Ground Shift helps develop creative, durable, and transformative ideas to shape the next century of public land and water stewardship in the United States. We do this by supporting, convening, and connecting people from a wide range of backgrounds and political beliefs who want a healthy future for our lands and waters and are willing to challenge the status quo.  

At Ground Shift, we believe that America’s public lands and waters are essential to our health, prosperity, culture, and democracy.
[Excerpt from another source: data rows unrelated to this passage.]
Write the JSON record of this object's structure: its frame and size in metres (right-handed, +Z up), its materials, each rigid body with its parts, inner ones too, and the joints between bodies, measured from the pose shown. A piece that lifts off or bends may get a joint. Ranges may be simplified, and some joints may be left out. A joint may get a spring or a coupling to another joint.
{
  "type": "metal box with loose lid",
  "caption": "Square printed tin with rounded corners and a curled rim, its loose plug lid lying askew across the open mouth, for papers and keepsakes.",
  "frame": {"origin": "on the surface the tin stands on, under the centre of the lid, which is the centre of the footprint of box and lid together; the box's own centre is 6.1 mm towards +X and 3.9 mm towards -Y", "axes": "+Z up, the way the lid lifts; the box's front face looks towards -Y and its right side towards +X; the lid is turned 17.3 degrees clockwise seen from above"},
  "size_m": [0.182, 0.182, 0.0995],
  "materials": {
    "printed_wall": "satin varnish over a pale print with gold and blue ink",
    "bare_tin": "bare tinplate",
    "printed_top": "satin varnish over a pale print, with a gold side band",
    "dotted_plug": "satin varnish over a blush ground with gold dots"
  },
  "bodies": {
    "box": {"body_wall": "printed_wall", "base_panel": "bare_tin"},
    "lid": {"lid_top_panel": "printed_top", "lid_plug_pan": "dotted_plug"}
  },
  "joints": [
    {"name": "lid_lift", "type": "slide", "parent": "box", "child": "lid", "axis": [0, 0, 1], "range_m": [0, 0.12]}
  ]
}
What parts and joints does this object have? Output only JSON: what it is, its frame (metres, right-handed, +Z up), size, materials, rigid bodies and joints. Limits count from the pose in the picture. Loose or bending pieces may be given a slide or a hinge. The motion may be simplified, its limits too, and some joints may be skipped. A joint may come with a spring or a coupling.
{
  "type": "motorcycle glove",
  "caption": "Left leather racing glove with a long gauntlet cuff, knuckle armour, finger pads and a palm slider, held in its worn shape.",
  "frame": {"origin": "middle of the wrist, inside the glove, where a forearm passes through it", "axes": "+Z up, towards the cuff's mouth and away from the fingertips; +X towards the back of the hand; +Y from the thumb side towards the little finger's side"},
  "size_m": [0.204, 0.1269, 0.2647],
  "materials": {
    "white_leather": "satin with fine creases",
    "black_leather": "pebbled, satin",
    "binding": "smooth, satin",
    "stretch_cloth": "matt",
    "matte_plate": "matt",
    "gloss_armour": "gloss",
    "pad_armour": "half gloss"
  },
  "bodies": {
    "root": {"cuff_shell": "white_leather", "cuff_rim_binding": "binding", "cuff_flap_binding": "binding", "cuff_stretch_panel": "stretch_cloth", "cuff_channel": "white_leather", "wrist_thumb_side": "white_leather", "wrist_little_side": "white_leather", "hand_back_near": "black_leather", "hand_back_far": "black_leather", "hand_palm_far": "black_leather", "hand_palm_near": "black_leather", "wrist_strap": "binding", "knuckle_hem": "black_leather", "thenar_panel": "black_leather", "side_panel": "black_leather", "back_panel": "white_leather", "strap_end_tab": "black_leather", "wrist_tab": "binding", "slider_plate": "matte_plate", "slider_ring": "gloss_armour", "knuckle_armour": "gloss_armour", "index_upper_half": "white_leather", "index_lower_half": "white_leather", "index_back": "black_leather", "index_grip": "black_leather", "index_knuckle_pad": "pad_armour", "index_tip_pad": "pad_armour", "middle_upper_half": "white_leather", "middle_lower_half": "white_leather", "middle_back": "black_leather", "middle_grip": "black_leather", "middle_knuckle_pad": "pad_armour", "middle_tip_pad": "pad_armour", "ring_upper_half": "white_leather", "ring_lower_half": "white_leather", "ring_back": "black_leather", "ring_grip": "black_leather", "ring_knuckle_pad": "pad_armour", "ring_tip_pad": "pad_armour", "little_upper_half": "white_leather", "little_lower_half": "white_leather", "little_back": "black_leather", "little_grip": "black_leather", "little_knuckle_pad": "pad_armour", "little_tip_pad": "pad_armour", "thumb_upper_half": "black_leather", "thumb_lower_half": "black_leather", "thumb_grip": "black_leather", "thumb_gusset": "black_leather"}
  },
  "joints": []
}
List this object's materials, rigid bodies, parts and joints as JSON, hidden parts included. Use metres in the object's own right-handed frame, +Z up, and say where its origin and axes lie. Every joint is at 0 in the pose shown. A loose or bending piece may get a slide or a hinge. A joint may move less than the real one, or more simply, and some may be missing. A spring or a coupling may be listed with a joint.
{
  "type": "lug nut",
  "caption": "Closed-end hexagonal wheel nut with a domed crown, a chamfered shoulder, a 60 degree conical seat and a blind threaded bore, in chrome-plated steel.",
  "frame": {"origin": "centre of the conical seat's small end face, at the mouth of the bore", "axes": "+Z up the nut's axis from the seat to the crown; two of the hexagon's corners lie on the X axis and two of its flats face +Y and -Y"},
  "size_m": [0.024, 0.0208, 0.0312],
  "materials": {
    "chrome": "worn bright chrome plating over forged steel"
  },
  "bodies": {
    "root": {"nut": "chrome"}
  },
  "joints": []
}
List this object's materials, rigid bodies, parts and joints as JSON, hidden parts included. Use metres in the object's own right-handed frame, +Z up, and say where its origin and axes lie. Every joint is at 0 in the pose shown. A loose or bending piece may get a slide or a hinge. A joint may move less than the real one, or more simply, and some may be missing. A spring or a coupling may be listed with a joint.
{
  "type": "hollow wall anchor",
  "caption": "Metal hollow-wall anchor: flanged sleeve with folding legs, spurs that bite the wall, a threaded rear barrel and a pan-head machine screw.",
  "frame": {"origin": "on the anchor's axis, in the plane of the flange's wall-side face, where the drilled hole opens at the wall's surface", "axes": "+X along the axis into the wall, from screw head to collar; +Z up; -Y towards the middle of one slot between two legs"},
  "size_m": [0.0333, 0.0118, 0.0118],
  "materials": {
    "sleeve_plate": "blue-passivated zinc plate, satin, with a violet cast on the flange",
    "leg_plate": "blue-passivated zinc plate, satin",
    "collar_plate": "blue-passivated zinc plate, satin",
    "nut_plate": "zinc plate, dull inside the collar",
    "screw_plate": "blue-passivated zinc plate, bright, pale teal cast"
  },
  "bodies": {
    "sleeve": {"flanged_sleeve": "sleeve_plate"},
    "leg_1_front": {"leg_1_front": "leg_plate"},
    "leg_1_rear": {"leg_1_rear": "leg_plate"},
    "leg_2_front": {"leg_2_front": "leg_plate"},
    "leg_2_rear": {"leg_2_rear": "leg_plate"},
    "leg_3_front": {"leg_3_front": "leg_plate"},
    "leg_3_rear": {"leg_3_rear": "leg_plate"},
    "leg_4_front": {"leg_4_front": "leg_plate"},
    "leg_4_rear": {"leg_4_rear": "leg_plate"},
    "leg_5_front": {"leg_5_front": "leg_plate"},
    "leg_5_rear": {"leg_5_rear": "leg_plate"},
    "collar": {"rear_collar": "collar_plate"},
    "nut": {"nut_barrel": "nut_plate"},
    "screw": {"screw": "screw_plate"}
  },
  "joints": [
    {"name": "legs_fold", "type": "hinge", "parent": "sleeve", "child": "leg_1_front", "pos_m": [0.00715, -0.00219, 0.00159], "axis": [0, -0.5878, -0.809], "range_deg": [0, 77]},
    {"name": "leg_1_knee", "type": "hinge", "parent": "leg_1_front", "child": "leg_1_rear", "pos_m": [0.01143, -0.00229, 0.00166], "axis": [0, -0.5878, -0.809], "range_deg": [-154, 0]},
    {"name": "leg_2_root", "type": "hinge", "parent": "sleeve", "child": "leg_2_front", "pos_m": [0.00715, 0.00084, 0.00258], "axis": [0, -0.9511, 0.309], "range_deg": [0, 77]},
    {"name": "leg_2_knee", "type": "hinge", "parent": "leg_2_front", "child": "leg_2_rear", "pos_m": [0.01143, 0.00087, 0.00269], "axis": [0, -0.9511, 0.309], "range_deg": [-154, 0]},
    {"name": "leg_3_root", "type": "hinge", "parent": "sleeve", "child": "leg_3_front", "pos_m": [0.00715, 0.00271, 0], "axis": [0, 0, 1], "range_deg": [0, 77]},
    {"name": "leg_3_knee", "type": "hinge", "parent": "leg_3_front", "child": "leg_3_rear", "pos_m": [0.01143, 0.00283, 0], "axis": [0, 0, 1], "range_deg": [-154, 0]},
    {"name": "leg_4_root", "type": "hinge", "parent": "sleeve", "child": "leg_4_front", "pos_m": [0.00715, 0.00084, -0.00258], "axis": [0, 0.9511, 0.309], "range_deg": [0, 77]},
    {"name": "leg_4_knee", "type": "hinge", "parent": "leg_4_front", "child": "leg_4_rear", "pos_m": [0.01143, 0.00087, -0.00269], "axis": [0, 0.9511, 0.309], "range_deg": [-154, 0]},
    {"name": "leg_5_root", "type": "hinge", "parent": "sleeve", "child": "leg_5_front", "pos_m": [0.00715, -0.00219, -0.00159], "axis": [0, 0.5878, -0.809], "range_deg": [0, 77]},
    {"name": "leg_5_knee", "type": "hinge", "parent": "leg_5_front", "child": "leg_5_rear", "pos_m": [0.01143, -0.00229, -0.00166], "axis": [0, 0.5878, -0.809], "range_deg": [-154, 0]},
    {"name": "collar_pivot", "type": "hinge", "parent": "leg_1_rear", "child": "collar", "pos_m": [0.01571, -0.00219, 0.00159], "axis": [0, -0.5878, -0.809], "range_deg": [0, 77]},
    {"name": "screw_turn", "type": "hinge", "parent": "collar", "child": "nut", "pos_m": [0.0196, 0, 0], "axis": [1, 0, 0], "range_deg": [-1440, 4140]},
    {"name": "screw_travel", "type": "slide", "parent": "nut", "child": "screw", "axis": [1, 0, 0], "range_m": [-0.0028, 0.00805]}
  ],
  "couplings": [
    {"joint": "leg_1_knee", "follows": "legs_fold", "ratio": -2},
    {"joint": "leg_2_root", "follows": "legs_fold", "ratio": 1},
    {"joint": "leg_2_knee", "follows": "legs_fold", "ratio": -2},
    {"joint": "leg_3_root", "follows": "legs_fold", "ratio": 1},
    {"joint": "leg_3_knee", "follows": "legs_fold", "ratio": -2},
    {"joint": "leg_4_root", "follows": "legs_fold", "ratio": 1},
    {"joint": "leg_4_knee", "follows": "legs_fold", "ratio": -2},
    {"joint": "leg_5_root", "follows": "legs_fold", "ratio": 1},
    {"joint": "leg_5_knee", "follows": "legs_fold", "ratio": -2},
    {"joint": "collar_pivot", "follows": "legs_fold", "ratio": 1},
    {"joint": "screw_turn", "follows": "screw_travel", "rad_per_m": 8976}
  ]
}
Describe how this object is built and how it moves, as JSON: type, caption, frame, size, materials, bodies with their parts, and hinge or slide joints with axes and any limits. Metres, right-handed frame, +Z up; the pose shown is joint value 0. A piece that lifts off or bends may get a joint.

We also believe that the policies, laws, and agencies that guide the management of America’s lands and waters are no longer equipped to meet the challenges of our time. 

We need big ideas and a bold vision that get us more — not less — of what people need from our public lands and waters: more parks, more clean water and clean air, more abundant wildlife, more energy and basic materials, more collaboration with Tribal Nations in stewarding their ancestral homelands, more of our forests and rivers restored to health; and a more equitable distribution of nature’s benefits. Solutions that are good for our land, water, and people.

How do we build a brighter future for our public lands, waters, and everyone who depends on them? By looking for good ideas everywhere, welcoming new perspectives and new voices, and encouraging dialogue, creative thinking, and collaboration across partisan labels, geographies, and perspectives. Join us.

How we work

Ground Shift is based on a simple idea: the immense challenges facing America’s public lands and waters  today cannot be solved with yesterday’s playbook. We need ideas that are big enough, innovative enough, and transformative enough to meet the needs of our time.

To develop and drive the ground-breaking ideas that will shape the next century for our public lands and waters, we need to encourage risk-taking, invest in cutting-edge thinking, and leverage expertise and creativity across the political spectrum,  across geographies, and across stakeholder groups.

Ground Shift promotes bold, cross-partisan solutions for the future of America’s public lands and waters.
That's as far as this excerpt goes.